The DNN architecture of the acoustic model was multi-layer perceptron consisting of two hidden layers. The numbers of each hidden unit were 280 and 100 in the narrow-band case, and 840 and 300 in the full-band case. The DNNs consisted of a gated linear unit [21] including the sigmoid activation layer and tanh activation layer, and batch normalization [22] was carried out before applying each activation function. Adam [23] was used as the optimization method. During training, the cepstrum of the source and target speech was normalized to have zero mean and unit variance. The batch size and number of epochs were set to 1,000 and 100, respectively. The model parameters of the DNNs used with the proposed lifter-training method were initialized with the conventional method. The initial value of the lifter coefficient was set to that of the lifter for minimum phasing. In the narrow-band case, the learning rates for the conventional and proposed lifter-training methods were set to 0.0005 and 0.00001, respectively. In the full-band case, the learning rates for the conventional and proposed lifter-training methods were set to 0.0001 and 0.000005, respectively.

The proposed lifter-training method was evaluated using both narrow-band (16 kHz) and full-band (48 kHz) speech. The truncated tap length $l$ for the narrow-band case was 128, 64, 48, and 32, and that for the full-band case was 224 and 192. On the other hand, the proposed sub-band processing method was evaluated using only the full-band speech.

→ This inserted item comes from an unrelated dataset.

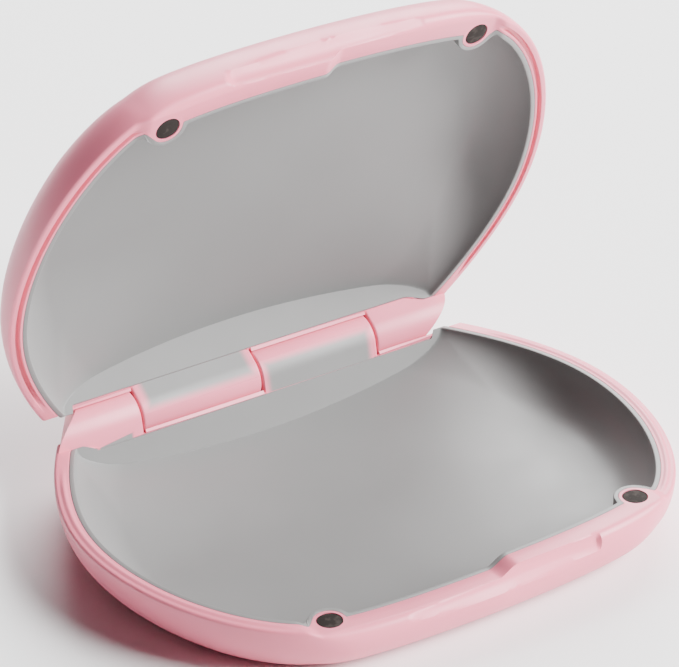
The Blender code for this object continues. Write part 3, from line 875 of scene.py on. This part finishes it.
def pin_steel():
    """Ground steel, with fine marks round the pin."""
    made, tree, shader = new_material("ground_steel")
    base = colours().pin
    stretch = node(tree, "ShaderNodeMapping")
    stretch.inputs["Scale"].default_value = (40, 1, 1)
    tree.links.new(node(tree, "ShaderNodeTexCoord").outputs["Object"], stretch.inputs["Vector"])
    lines = grain(tree, 260, 4, stretch.outputs["Vector"])
    tone = spread(tree, lines, 0, 1)
    tree.links.new(tinted(tree, tone, shade(base, 0.85), shade(base, 1.1)), shader.inputs["Base Color"])
    tree.links.new(spread(tree, lines, 0.22, 0.4), shader.inputs["Roughness"])
    bumped(tree, shader, lines, 0.2, 0.00003)
    shader.inputs["Metallic"].default_value = 1
    return made


def floor_finish():
    made, tree, shader = new_material("pale_matte_floor")
    base = colours().floor
    tone = spread(tree, grain(tree, 3, 3), 0, 1)
    tree.links.new(tinted(tree, tone, shade(base, 0.995), base), shader.inputs["Base Color"])
    shader.inputs["Roughness"].default_value = 0.9
    shader.inputs["Specular IOR Level"].default_value = 0.1
    return made


def build_floor():
    """A broad floor whose back curves gently up, under and behind the case."""
    bm = bmesh.new()
    profile = [(-3.0, 0.0), (2.6, 0.0)]
    profile += [(2.6 + 1.2 * math.sin(a), 1.2 - 1.2 * math.cos(a)) for a in np.linspace(0.1, 1.5, 14)]
    rows = [[bm.verts.new((x, y, z)) for y, z in profile] for x in np.linspace(-4, 4, 9)]
    for first, second in zip(rows, rows[1:]):
        for at in range(len(profile) - 1):
            bm.faces.new((first[at], second[at], second[at + 1], first[at + 1]))
    floor = mesh_object("floor", bm)
    floor.data.shade_smooth()
    floor.data.materials.append(floor_finish())


def add_softbox(name, place, size, power):
    light = bpy.data.lights.new(name, "AREA")
    light.shape = "RECTANGLE"
    light.size = light.size_y = size
    light.energy = power
    made = bpy.data.objects.new(name, light)
    bpy.context.scene.collection.objects.link(made)
    made.location = place
    made.rotation_euler = (Vector(LIGHT_TARGET) - Vector(place)).to_track_quat("-Z", "Y").to_euler()


def add_world():
    world = bpy.data.worlds.new("studio")
    world.use_nodes = True
    background = world.node_tree.nodes["Background"]
    background.inputs["Color"].default_value = (1, 1, 1, 1)
    background.inputs["Strength"].default_value = WORLD_STRENGTH
    bpy.context.scene.world = world


def add_camera():
    camera = bpy.data.cameras.new("camera")
    camera.lens = CAMERA_LENS
    camera.sensor_width = 36
    camera.clip_start, camera.clip_end = 0.05, 30
    made = bpy.data.objects.new("camera", camera)
    bpy.context.scene.collection.objects.link(made)
    level = math.cos(CAMERA_RISE)
    back = Vector((math.sin(CAMERA_TURN) * level, -math.cos(CAMERA_TURN) * level, math.sin(CAMERA_RISE)))
    made.location = CAMERA_TARGET + back * CAMERA_DISTANCE
    made.rotation_euler = back.to_track_quat("Z", "Y").to_euler()
    bpy.context.scene.camera = made


class CaseShellsOperator(bpy.types.Operator):
    """Moulds the two pink shells, with their knuckles, rims and thumb scoop"""

    bl_idname = "mouthguard_case.shells"
    bl_label = "Shells"

    def execute(self, context):
        material = shell_plastic()
        for side in (BASE, LID):
            build_shell(side, material)
        return {"FINISHED"}


class CaseLinersOperator(bpy.types.Operator):
    """Moulds the two grey liners, with the bands over the knuckles"""

    bl_idname = "mouthguard_case.liners"
    bl_label = "Liners"

    def execute(self, context):
        material = liner_plastic()
        for side in (BASE, LID):
            build_liner(side, material)
        return {"FINISHED"}


class CaseMagnetsOperator(bpy.types.Operator):
    """Sets the four disc magnets in their bosses"""

    bl_idname = "mouthguard_case.magnets"
    bl_label = "Magnets"

    def execute(self, context):
        build_magnets(magnet_coat())
        return {"FINISHED"}


class CasePinOperator(bpy.types.Operator):
    """Fits the steel hinge pin"""

    bl_idname = "mouthguard_case.pin"
    bl_label = "Hinge Pin"

    def execute(self, context):
        build_pin(pin_steel())
        return {"FINISHED"}


class CaseStageOperator(bpy.types.Operator):
    """Lays the floor and sets the lights and the camera"""

    bl_idname = "mouthguard_case.stage"
    bl_label = "Stage"

    def execute(self, context):
        build_floor()
        for name, (place, size, power) in SOFTBOXES.items():
            add_softbox(name, place, size, power)
        add_world()
        add_camera()
        return {"FINISHED"}


STEPS = (CaseShellsOperator, CaseLinersOperator, CaseMagnetsOperator, CasePinOperator, CaseStageOperator)


class CasePanel(bpy.types.Panel):
    bl_idname = "VIEW3D_PT_mouthguard_case"
    bl_label = "Mouthguard Case"
    bl_space_type = "VIEW_3D"
    bl_region_type = "UI"
    bl_category = "Case"

    def draw(self, context):
        for group in (context.scene.case_sizes, context.scene.case_colours):
            column = self.layout.column(align=True)
            for name in group.__annotations__:
                column.prop(group, name)
        for step in STEPS:
            self.layout.operator(step.bl_idname)


CLASSES = (CaseSizes, CaseColours, *STEPS, CasePanel)


def register():
    for cls in CLASSES:
        bpy.utils.register_class(cls)
    bpy.types.Scene.case_sizes = PointerProperty(type=CaseSizes)
    bpy.types.Scene.case_colours = PointerProperty(type=CaseColours)


def unregister():
    del bpy.types.Scene.case_colours
    del bpy.types.Scene.case_sizes
    for cls in reversed(CLASSES):
        bpy.utils.unregister_class(cls)


def main():
    register()
    for step in (
        bpy.ops.mouthguard_case.shells,
        bpy.ops.mouthguard_case.liners,
        bpy.ops.mouthguard_case.magnets,
        bpy.ops.mouthguard_case.pin,
        bpy.ops.mouthguard_case.stage,
    ):
        step()


if __name__ == "__main__":
    main()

We compared root mean squared error (RMSE) with the proposed lifter-training and conventional methods when changing $l$. The RMSE is obtained by taking the squared root of Eq. (1). Figure 5 shows a plot of the RMSEs in male-to-male and female-to-female VC using narrow-band speech (16 kHz). The proposed lifter-training method achieved higher-precision conversion than the conventional method for all $l$. The differences in the RMSEs between the proposed and conventional methods also tended to become more significant when $l$ is smaller. This result indicates that the proposed lifter-training method can reduce the effect of filter truncation.